* start *
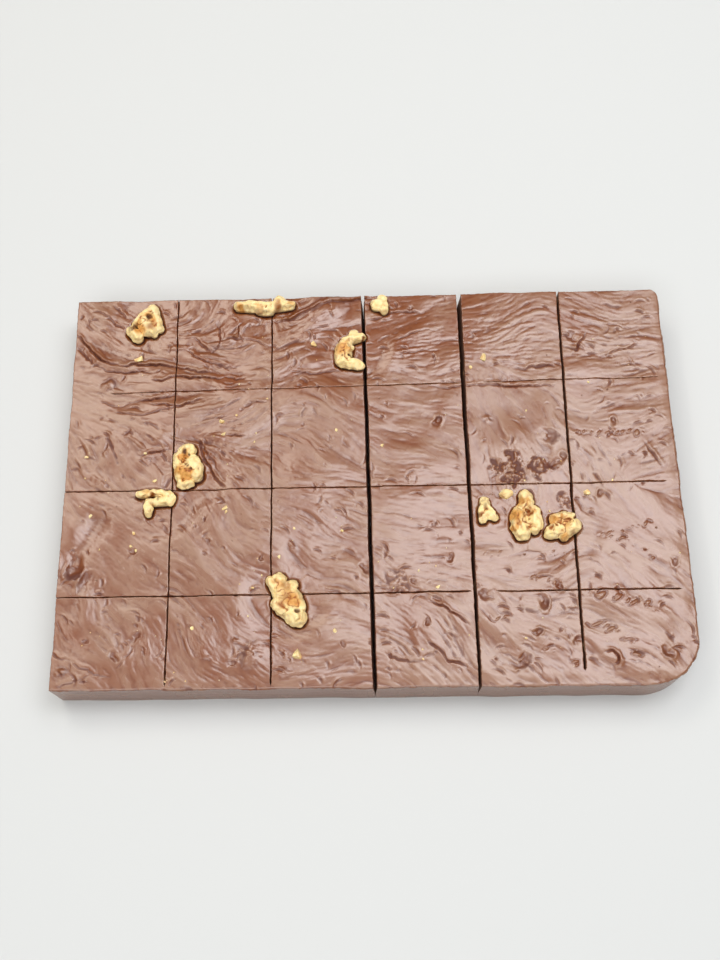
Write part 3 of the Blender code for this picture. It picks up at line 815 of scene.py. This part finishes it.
# What the broken kernels show, round places beside each piece's middle: (x, y, reach, what, strength)
KERNEL_MARKS = {
    "walnut_kite": [
        (-5.1, -1.4, 1.5, "stain", 0.7), (0.6, 3.3, 1.0, "stain", 1.0), (2.0, -0.9, 1.8, "hollow", 0.8),
        (-1.5, -2.1, 2.2, "skin", 0.9), (2.9, 5.6, 1.6, "flesh", 1.0), (-5.0, -5.0, 1.6, "flesh", 1.0),
        (0.3, -4.7, 0.8, "stain", 0.6),
    ],
    "walnut_strip": [
        (-11.0, -1.3, 1.6, "skin", 1.0), (-4.2, -2.8, 1.4, "hollow", 0.6), (-0.5, -2.5, 1.2, "flesh", 1.0),
        (2.7, -0.8, 1.4, "hollow", 0.9), (7.7, 0.2, 1.3, "skin", 0.8), (6.8, -0.5, 0.5, "stain", 0.8),
        (4.3, 2.8, 2.0, "flesh", 1.0), (-9.0, 1.6, 3.0, "flesh", 0.8),
    ],
    "walnut_chip": [(0.0, 0.0, 3.0, "flesh", 0.8), (1.0, -1.2, 0.8, "skin", 0.8)],
    "walnut_hook": [
        (-3.0, -2.0, 2.6, "skin", 0.9), (-2.6, -2.9, 0.4, "stain", 0.7), (-0.9, -4.5, 0.5, "stain", 1.0),
        (0.2, -5.6, 0.4, "stain", 0.7), (-3.6, -4.5, 0.4, "stain", 0.5), (-1.1, 2.0, 0.7, "hollow", 0.6),
        (4.5, 3.1, 0.8, "hollow", 1.0), (1.6, 5.0, 2.4, "flesh", 1.0), (2.1, -7.4, 2.2, "flesh", 1.0),
    ],
    "walnut_half": [
        (-0.6, 6.0, 0.9, "stain", 1.0), (1.3, 4.9, 0.5, "stain", 0.8), (-1.3, 1.9, 0.5, "stain", 0.8),
        (-0.6, 0.9, 0.5, "stain", 0.8), (0.1, -0.1, 0.5, "stain", 0.8), (1.0, -1.3, 0.5, "stain", 0.8),
        (2.5, 1.6, 2.4, "flesh", 1.0), (-2.8, -1.3, 2.0, "skin", 1.0), (0.2, -3.2, 1.8, "skin", 1.0),
        (-2.1, -6.1, 1.3, "flesh", 1.0), (-2.6, 4.2, 1.4, "skin", 0.7),
    ],
    "walnut_branch": [
        # The dark mark at (-5.4, -1.6) is a painted shadow beside the piece
        (-1.9, 1.0, 1.2, "hollow", 1.0), (-5.4, -1.6, 1.0, "stain", 0.8), (-4.1, 2.4, 1.6, "skin", 0.6),
        (3.1, 0.0, 1.8, "flesh", 1.0), (-2.9, -3.6, 1.4, "flesh", 0.8), (0.6, -0.9, 0.6, "stain", 0.6),
    ],
    "walnut_lobed": [
        (-0.1, 3.1, 1.7, "hollow", 0.6), (-0.1, -0.5, 1.6, "hollow", 0.6), (-1.3, -3.3, 1.4, "hollow", 0.9),
        (3.7, -5.8, 0.8, "stain", 0.9), (2.0, -8.0, 2.0, "flesh", 1.0), (-4.5, 2.1, 1.5, "flesh", 1.0),
        (2.6, -2.0, 2.2, "skin", 0.8), (-2.6, 6.5, 1.6, "flesh", 0.9),
    ],
    "walnut_sliver": [
        (1.7, -2.4, 2.0, "flesh", 1.0), (-0.5, 3.6, 1.4, "flesh", 0.9), (-1.8, -1.2, 1.0, "hollow", 1.0),
        (-0.2, 1.3, 0.9, "stain", 0.45),
    ],
    "walnut_pear": [
        (-2.3, 6.0, 1.8, "skin", 0.9), (-4.4, 1.2, 2.0, "skin", 1.0), (1.1, 1.7, 1.0, "hollow", 1.0),
        (3.4, -0.5, 2.4, "flesh", 1.0), (0.6, -3.7, 1.1, "hollow", 0.8), (-2.3, -6.2, 2.2, "flesh", 0.9),
        (-5.6, -3.0, 0.8, "skin", 1.0), (-4.2, -2.4, 0.8, "skin", 1.0), (-2.8, -1.8, 0.8, "skin", 1.0),
        (-0.3, 4.3, 0.5, "stain", 0.6), (-0.4, 8.4, 1.4, "flesh", 0.4),
    ],
    "walnut_fan": [
        (-4.6, -1.1, 0.8, "hollow", 1.0), (-2.8, -0.1, 0.8, "hollow", 1.0), (-0.8, 0.8, 0.8, "hollow", 1.0),
        (1.4, 1.7, 0.8, "hollow", 1.0), (3.5, 2.5, 0.9, "hollow", 1.0), (-3.7, 1.8, 1.8, "skin", 0.9),
        (-4.1, -4.4, 2.0, "flesh", 1.0), (4.6, 0.4, 1.9, "flesh", 1.0), (0.1, -4.6, 1.3, "skin", 0.9),
        (-0.7, 3.8, 0.9, "skin", 1.0), (2.3, -2.8, 1.1, "hollow", 0.5),
    ],
}
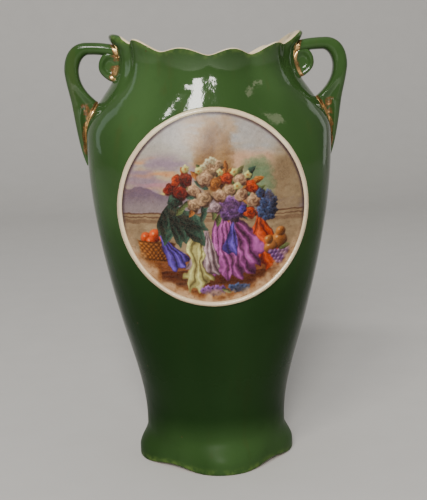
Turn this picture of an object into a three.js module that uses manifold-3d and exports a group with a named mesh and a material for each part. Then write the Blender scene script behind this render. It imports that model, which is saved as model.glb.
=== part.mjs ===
import * as THREE from "three";
import * as BufferGeometryUtils from "three/addons/utils/BufferGeometryUtils.js";
import Module from "manifold-3d";

// Two-handled vase of glazed earthenware, in millimetres
// The front faces -Y, the handles stand along X and the foot rests on Z = 0
// Angles about the axis are in degrees, from the front towards +X

// Heights of the outline above the table, the upper ones as drops below the rim's corners
const height = 260;
const waistHeight = 23;
const taperHeight = 90;
const fullestDepthDrop = 78;
const bellyDrop = 59;
const neckDrop = 13;

// Half-widths from the axis to one side, and half-depths from the axis to the front
const footHalfWidth = 42.9;
const waistHalfWidth = 43;
const taperHalfWidth = 57;
const bellyHalfWidth = 73.4;
const neckHalfWidth = 51;
const rimHalfWidth = 52;
const footHalfDepth = 43.5;
const waistHalfDepth = 43;
const taperHalfDepth = 50.5;
const bellyHalfDepth = 58.5;
const neckHalfDepth = 47.5;
const rimHalfDepth = 48.5;

// Slope of the outline, outwards for each millimetre of height
const taperWidthSlope = 0.265;
const taperDepthSlope = 0.14;
const rimSlope = 0.15;

// Squareness of the horizontal sections: 2 is an ellipse, more is fuller at the shoulders
const roundSection = 2;
const taperSection = 2.4;
const bellySection = 2.6;

// Walls
const bodyWall = 4.2;
const rimWall = 2.4;
const cornerWall = 5.4;
const floorHeight = 11;
const floorCorner = 10;
const lipRound = 1.3;
const cornerRoll = 0.5;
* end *
◆ WORK TO BE COMPLETED ◆
The first line to be transcribed is the one containing "Turn this picture", and the last is the one containing "const neckDrop = 13;". Transcribe exactly those lines and nothing else.

◆ PROBLEM SOLUTION ◆
Turn this picture of an object into a three.js module that uses manifold-3d and exports a group with a named mesh and a material for each part. Then write the Blender scene script behind this render. It imports that model, which is saved as model.glb.
=== part.mjs ===
import * as THREE from "three";
import * as BufferGeometryUtils from "three/addons/utils/BufferGeometryUtils.js";
import Module from "manifold-3d";

// Two-handled vase of glazed earthenware, in millimetres
// The front faces -Y, the handles stand along X and the foot rests on Z = 0
// Angles about the axis are in degrees, from the front towards +X

// Heights of the outline above the table, the upper ones as drops below the rim's corners
const height = 260;
const waistHeight = 23;
const taperHeight = 90;
const fullestDepthDrop = 78;
const bellyDrop = 59;
const neckDrop = 13;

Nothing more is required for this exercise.